On August 27, 2024, White was waived by the Seahawks as part of final roster cuts and re-signed to the practice squad the next day. On November 2, White was elevated to the active roster, and played in a Week 9 matchup against the Los Angeles Rams. He recorded two catches for 44 yards, and a blocked punt. White was signed to the active roster on November 16.

On September 11, 2025, White was released by the Seahawks and re-signed to the practice squad. On September 17, White was signed to Seattle's active roster. However, on September 19, White was released by the Seahawks and re-signed to the team's practice squad. White was elevated to Seattle's activate roster ahead of the team's Week 9 matchup against the Washington Commanders. In the game, White scored his first NFL touchdown on a 60-yard reception from Sam Darnold. On November 8, he was signed to the active roster. In 10 total appearances for Seattle, White recorded three receptions for 90 yards and a touchdown. On December 30, White was placed on season-ending injured reserve due to a groin injury suffered in Week 17 against the Carolina Panthers.

On March 18, 2026, White re-signed with the Seahawks. He was released on August 30 as part of final roster cuts.

===Las Vegas Raiders===
On September 1, 2026, White was signed to the Las Vegas Raiders practice squad.

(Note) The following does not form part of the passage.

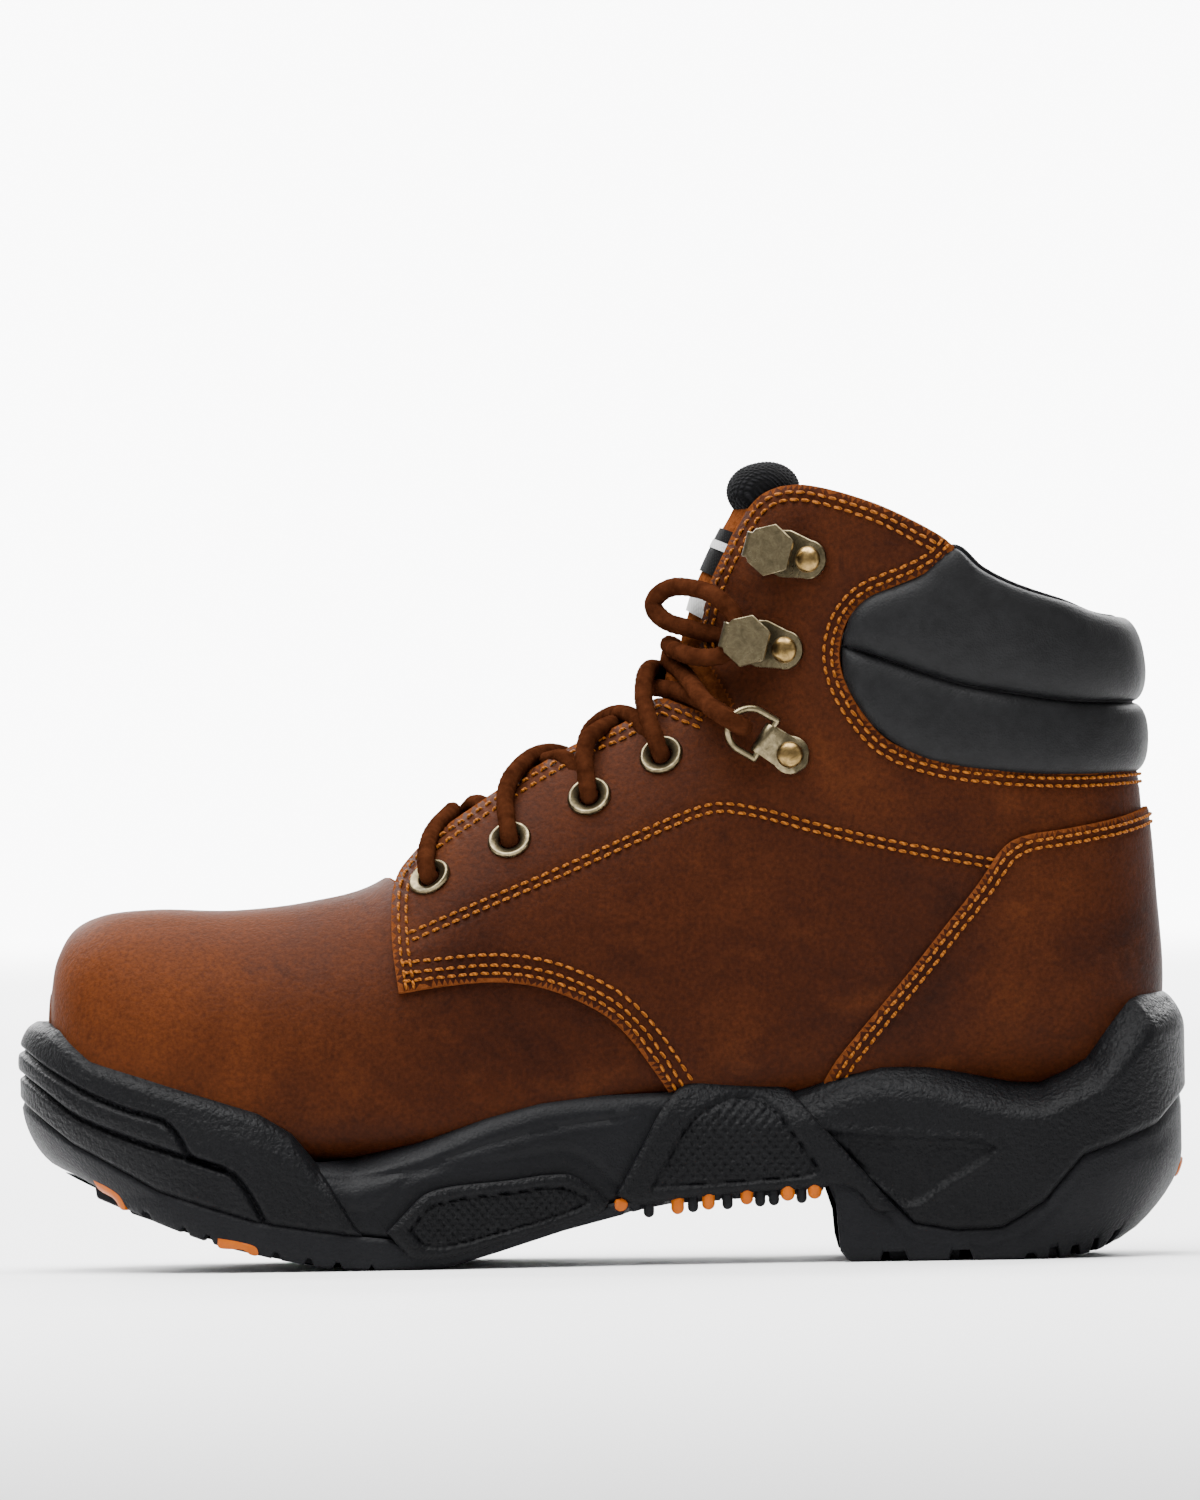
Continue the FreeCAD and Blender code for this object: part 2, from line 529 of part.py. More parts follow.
def build_lace():
    points = lace_half(1)[::-1] + lace_half(-1)
    cord(points, "lace")
    for name, side in SIDES:
        tail = lace_half(-side)[-2:]
        at = tail[1]
        ahead = (tail[1] - tail[0]).normalize()
        save(Part.makeCylinder(LACE / 2 - 0.5, 18, at, ahead), "aglet_" + name)


build_upper()
build_collar()
build_tongue()
build_sole()
build_hardware()
build_lace()
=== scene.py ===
import math

import bpy
import numpy as np
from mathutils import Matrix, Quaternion, Vector, geometry
from mathutils.bvhtree import BVHTree


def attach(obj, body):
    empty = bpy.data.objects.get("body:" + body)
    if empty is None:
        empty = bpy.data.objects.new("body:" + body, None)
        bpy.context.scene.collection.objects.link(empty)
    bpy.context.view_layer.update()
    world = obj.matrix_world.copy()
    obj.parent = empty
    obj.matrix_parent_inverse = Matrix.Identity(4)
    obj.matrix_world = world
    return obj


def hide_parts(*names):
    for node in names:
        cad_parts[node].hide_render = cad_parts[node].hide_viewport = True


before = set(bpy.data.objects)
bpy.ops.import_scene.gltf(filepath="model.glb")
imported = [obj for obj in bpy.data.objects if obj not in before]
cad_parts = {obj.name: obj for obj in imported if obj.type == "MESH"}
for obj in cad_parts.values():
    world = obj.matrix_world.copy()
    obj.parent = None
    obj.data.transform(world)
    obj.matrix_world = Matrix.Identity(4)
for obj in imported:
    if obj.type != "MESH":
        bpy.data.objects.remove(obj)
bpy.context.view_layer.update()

# The camera, the lamps and the floor are in metres. All other lengths are in millimetres, in the part's own
# frame, and MM turns them into metres.
MM = 0.001
RNG = np.random.default_rng(7)
SIDES = (("medial", -1), ("lateral", 1))

# ---- camera and light ----------------------------------------------------------------------------
EYE = Vector((0.001, -6.0, 0.165))
AIM = Vector((0.001, 0.0, 0.1345))
VIEW_HEIGHT = 0.394        # how much the camera sees of the plane through the boot's middle
ROLL = math.radians(-0.9)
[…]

=== Regular season statistics ===

Legend
|  | Won the Super Bowl |
| Bold | Career High |

| Year | Team | Games |  | Receiving |  |  |  |  | Kick returns |  |  |  |  | Fumbles |  |
| GP | GS | Rec | Yds | Avg | Lng | TD | Ret | Yds | Avg | Lng | TD | Fum | Lost |
| 2022 | PIT | 15 | 0 | 5 | 33 | 6.6 | 11 | 0 | 0 | 0 | 0 | 0 | 0 | 0 | 0 |
| 2023 | PIT | 1 | 1 | 1 | 2 | 2.0 | 2 | 0 | 0 | 0 | 0 | 0 | 0 | 0 | 0 |
| 2024 | SEA | 4 | 0 | 2 | 44 | 22.0 | 28 | 0 | 0 | 0 | 0 | 0 | 0 | 0 | 0 |
| 2025 | SEA | 10 | 0 | 3 | 90 | 30.0 | 60 | 1 | 4 | 106 | 26.5 | 36 | 0 | 0 | 0 |
| Career |  | 30 | 1 | 11 | 169 | 15.4 | 60 | 1 | 4 | 106 | 26.5 | 36 | 0 | 0 | 0 |

==Personal life==
White's father, Sheldon White, is a longtime NFL executive and former NFL defensive back who is currently the director of pro scouting for the Pittsburgh Steelers.